Sus aciertos fueron comparables únicamente a sus derrotas. A finales de la década de los 50, lanzó su Gran Salto hacia Adelante cuyo propósito era construir la base industrial china, pero que tuvo como resultado la muerte de 20 millones de personas (algunos estudios ponen la cifra en 40 millones). Menos de una década después, se embarcó en la barbarie de la Revolución Cultural donde movilizó a niños y jóvenes para golpear al Partido que él mismo había creado. La pérdida fue inconmensurable. Más allá de las humillaciones públicas a intelectuales y maestros, del asesinato de políticos, el costo del último movimiento de masas organizado por Mao fue la pérdida de una generación entera que, por 10 años, no tuvo acceso a ninguna educación que no fuera el Libro Rojo.

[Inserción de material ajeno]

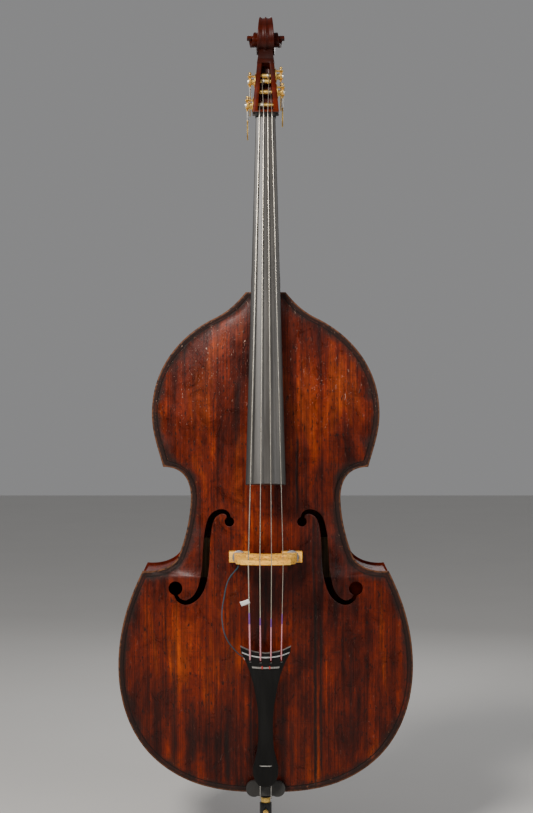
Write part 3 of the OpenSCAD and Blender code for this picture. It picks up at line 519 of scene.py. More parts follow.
NUT_AT = np.array([0, -73, DROP + 1563])
NECK_TILT, HEAD_TILT = 10.8, 22.8     # lean of the neck and of the pegbox, in degrees


def neck_frame(p):
    """From the neck's own frame: +z runs up the neck from the nut, and y = 0 is the board's top."""
    return NUT_AT + turn_x(p, -NECK_TILT)


def head_frame(p):
    return NUT_AT + turn_x(p, -HEAD_TILT)


def eased(table, n):
    """Rows of a table, run through smoothly with n steps between neighbours."""
    t = np.asarray(table, float)
    out = []
    for i in range(len(t) - 1):
        a, b, c, d = t[max(i - 1, 0)], t[i], t[i + 1], t[min(i + 2, len(t) - 1)]
        for k in range(n):
            q = k / n
            out.append(0.5 * (2 * b + (c - a) * q + (2 * a - 5 * b + 4 * c - d) * q * q
                + (3 * b - a - 3 * c + d) * q ** 3))
    out.append(t[-1])
    return np.array(out)


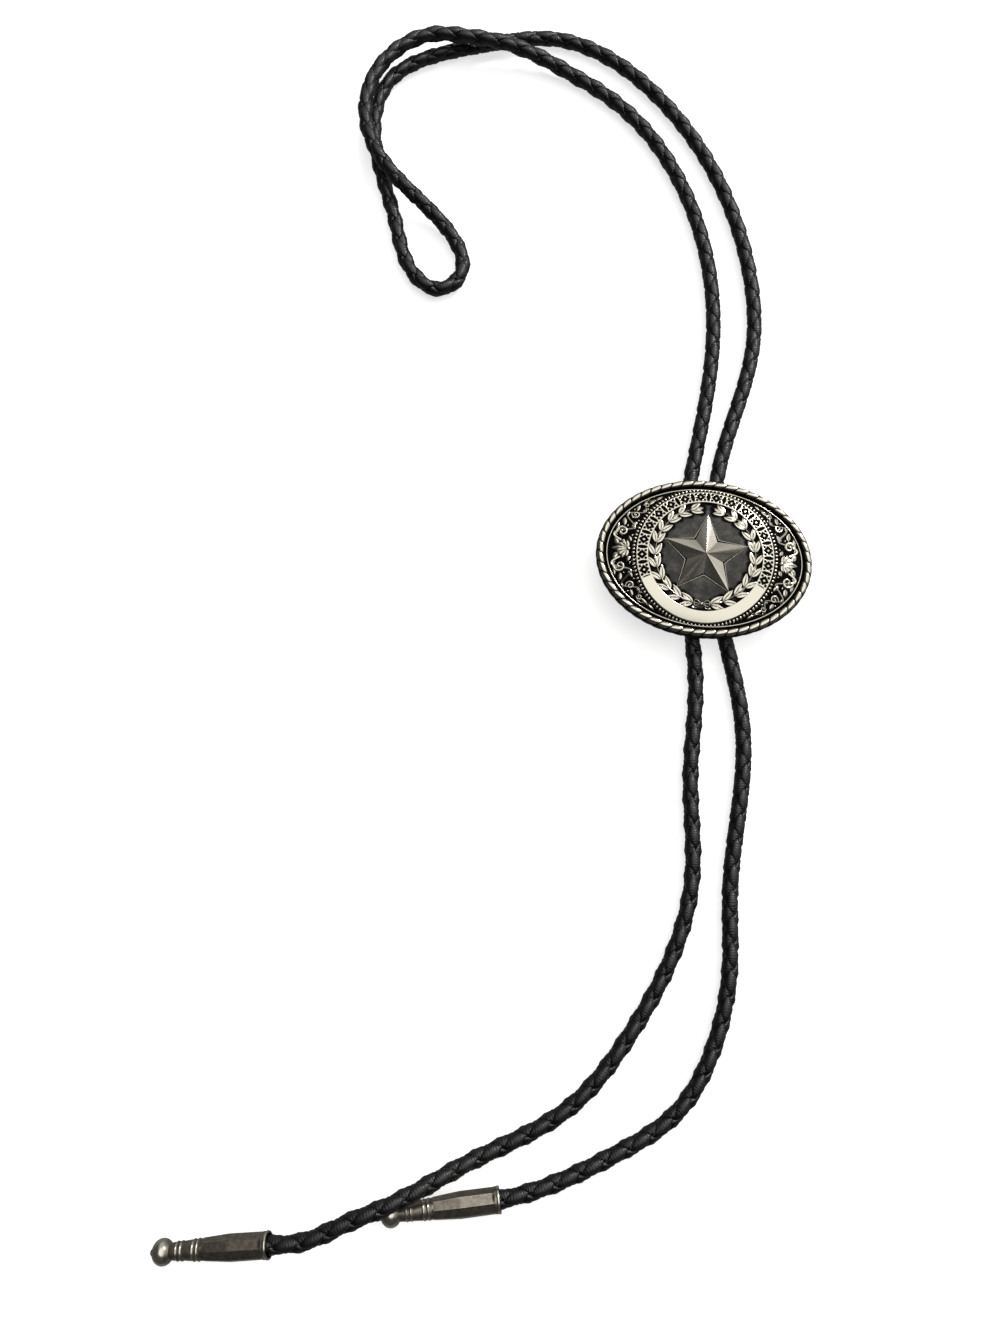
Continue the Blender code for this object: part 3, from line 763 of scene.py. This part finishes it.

De aquí, precisamente, la grandeza del milagro económico que inició Deng Xiaoping. El minotauro chino –parte bestia política, parte sabio económico– caminó fuera del laberinto maoísta para dibujar algunas de las estadísticas más alentadoras de la historia y, ahora que China festeja su 60 aniversario, aprovecha la fecha para revisar su pasado y tomar del hilo de su historia únicamente aquellas hebras que le ayuden a definir su identidad. Se trata, pues, de reinventar el mito y también a la persona que lo soñó.

Con esto en mente, el gobierno chino financió una película que cuenta cómo y quién estableció la República Popular China. Jian guo da ye, es una narración romántica sobre el periodo de 1945 a 1949, que deja en claro la preferencia del régimen por mantener a Mao Tse Tung como padre de la patria. Pero, en contraste con el pasado, quita el énfasis de la lucha ideológica. De acuerdo con el nuevo recuento, la lucha entre comunistas y nacionalistas fue secundaria ante las amenazas de la corrupción y el separatismo.

Hoy como ayer estos parecen ser los nuevos enemigos de la República y, más allá antídoto del civismo chato que ofrece la película, quizá, esta vez, sea mejor concentrase en los logros económicos.

¿Qué mejor alquimia para transformar las conciencias que esta realidad?